[Given material]:
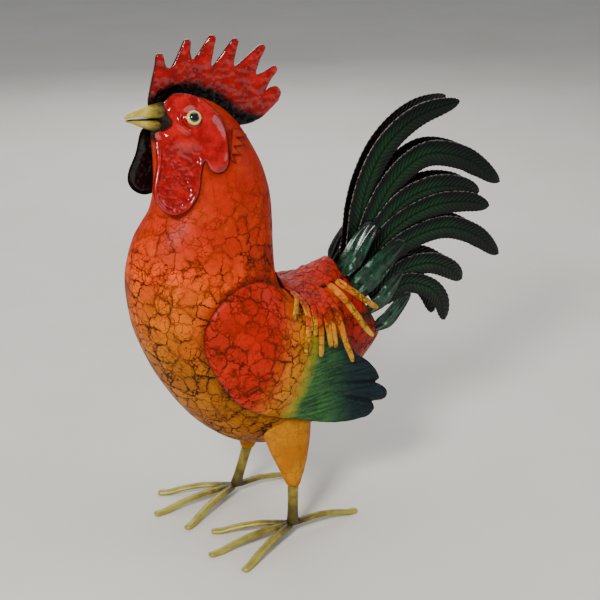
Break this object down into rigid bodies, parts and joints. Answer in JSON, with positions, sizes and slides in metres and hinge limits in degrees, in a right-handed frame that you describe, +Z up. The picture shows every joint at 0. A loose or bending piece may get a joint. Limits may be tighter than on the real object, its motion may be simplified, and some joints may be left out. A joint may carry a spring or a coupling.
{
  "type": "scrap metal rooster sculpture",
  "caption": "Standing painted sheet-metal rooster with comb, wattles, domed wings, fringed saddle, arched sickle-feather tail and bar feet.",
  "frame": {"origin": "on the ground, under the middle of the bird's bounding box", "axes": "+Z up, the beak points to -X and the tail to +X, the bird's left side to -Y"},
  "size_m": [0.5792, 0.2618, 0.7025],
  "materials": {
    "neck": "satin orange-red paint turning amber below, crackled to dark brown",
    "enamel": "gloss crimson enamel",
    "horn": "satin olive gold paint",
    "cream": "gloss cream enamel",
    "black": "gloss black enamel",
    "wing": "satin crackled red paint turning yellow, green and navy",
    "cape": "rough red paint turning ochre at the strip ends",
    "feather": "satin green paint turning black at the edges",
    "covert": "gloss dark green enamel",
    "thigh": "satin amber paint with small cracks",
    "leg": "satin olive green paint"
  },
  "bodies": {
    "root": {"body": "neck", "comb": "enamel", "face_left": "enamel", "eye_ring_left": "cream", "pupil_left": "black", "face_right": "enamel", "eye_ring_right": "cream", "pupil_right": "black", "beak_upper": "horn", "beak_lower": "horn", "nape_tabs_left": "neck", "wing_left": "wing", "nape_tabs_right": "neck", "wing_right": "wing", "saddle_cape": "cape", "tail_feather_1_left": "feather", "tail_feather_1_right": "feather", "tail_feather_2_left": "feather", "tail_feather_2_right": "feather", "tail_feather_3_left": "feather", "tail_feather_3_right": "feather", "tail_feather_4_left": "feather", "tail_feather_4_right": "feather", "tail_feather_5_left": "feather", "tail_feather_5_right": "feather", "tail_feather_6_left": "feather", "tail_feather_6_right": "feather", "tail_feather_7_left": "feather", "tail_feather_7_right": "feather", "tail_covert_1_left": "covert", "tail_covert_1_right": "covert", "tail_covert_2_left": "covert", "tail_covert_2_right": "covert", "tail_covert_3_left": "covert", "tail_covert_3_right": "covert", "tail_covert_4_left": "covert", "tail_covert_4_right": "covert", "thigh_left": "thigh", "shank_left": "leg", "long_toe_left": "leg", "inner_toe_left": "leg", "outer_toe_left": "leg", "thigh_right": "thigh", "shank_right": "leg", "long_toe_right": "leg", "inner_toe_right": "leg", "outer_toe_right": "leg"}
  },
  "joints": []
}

[Exercise]: Reproduce the complete data exactly as presented above.

[Answer to this exercise]:
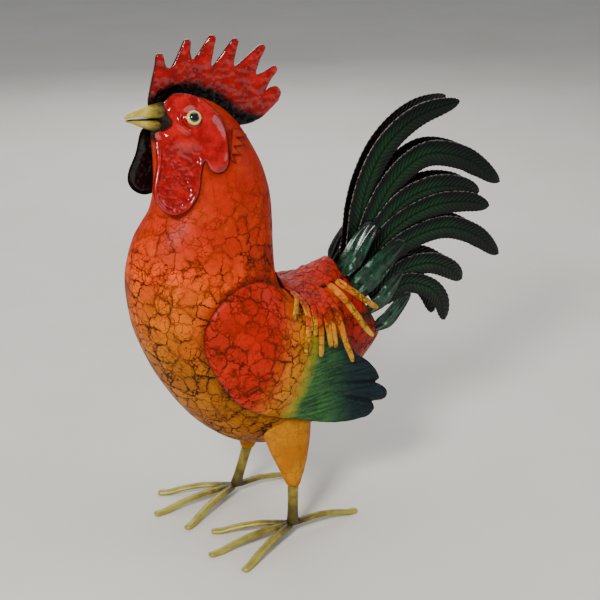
Break this object down into rigid bodies, parts and joints. Answer in JSON, with positions, sizes and slides in metres and hinge limits in degrees, in a right-handed frame that you describe, +Z up. The picture shows every joint at 0. A loose or bending piece may get a joint. Limits may be tighter than on the real object, its motion may be simplified, and some joints may be left out. A joint may carry a spring or a coupling.
{
  "type": "scrap metal rooster sculpture",
  "caption": "Standing painted sheet-metal rooster with comb, wattles, domed wings, fringed saddle, arched sickle-feather tail and bar feet.",
  "frame": {"origin": "on the ground, under the middle of the bird's bounding box", "axes": "+Z up, the beak points to -X and the tail to +X, the bird's left side to -Y"},
  "size_m": [0.5792, 0.2618, 0.7025],
  "materials": {
    "neck": "satin orange-red paint turning amber below, crackled to dark brown",
    "enamel": "gloss crimson enamel",
    "horn": "satin olive gold paint",
    "cream": "gloss cream enamel",
    "black": "gloss black enamel",
    "wing": "satin crackled red paint turning yellow, green and navy",
    "cape": "rough red paint turning ochre at the strip ends",
    "feather": "satin green paint turning black at the edges",
    "covert": "gloss dark green enamel",
    "thigh": "satin amber paint with small cracks",
    "leg": "satin olive green paint"
  },
  "bodies": {
    "root": {"body": "neck", "comb": "enamel", "face_left": "enamel", "eye_ring_left": "cream", "pupil_left": "black", "face_right": "enamel", "eye_ring_right": "cream", "pupil_right": "black", "beak_upper": "horn", "beak_lower": "horn", "nape_tabs_left": "neck", "wing_left": "wing", "nape_tabs_right": "neck", "wing_right": "wing", "saddle_cape": "cape", "tail_feather_1_left": "feather", "tail_feather_1_right": "feather", "tail_feather_2_left": "feather", "tail_feather_2_right": "feather", "tail_feather_3_left": "feather", "tail_feather_3_right": "feather", "tail_feather_4_left": "feather", "tail_feather_4_right": "feather", "tail_feather_5_left": "feather", "tail_feather_5_right": "feather", "tail_feather_6_left": "feather", "tail_feather_6_right": "feather", "tail_feather_7_left": "feather", "tail_feather_7_right": "feather", "tail_covert_1_left": "covert", "tail_covert_1_right": "covert", "tail_covert_2_left": "covert", "tail_covert_2_right": "covert", "tail_covert_3_left": "covert", "tail_covert_3_right": "covert", "tail_covert_4_left": "covert", "tail_covert_4_right": "covert", "thigh_left": "thigh", "shank_left": "leg", "long_toe_left": "leg", "inner_toe_left": "leg", "outer_toe_left": "leg", "thigh_right": "thigh", "shank_right": "leg", "long_toe_right": "leg", "inner_toe_right": "leg", "outer_toe_right": "leg"}
  },
  "joints": []
}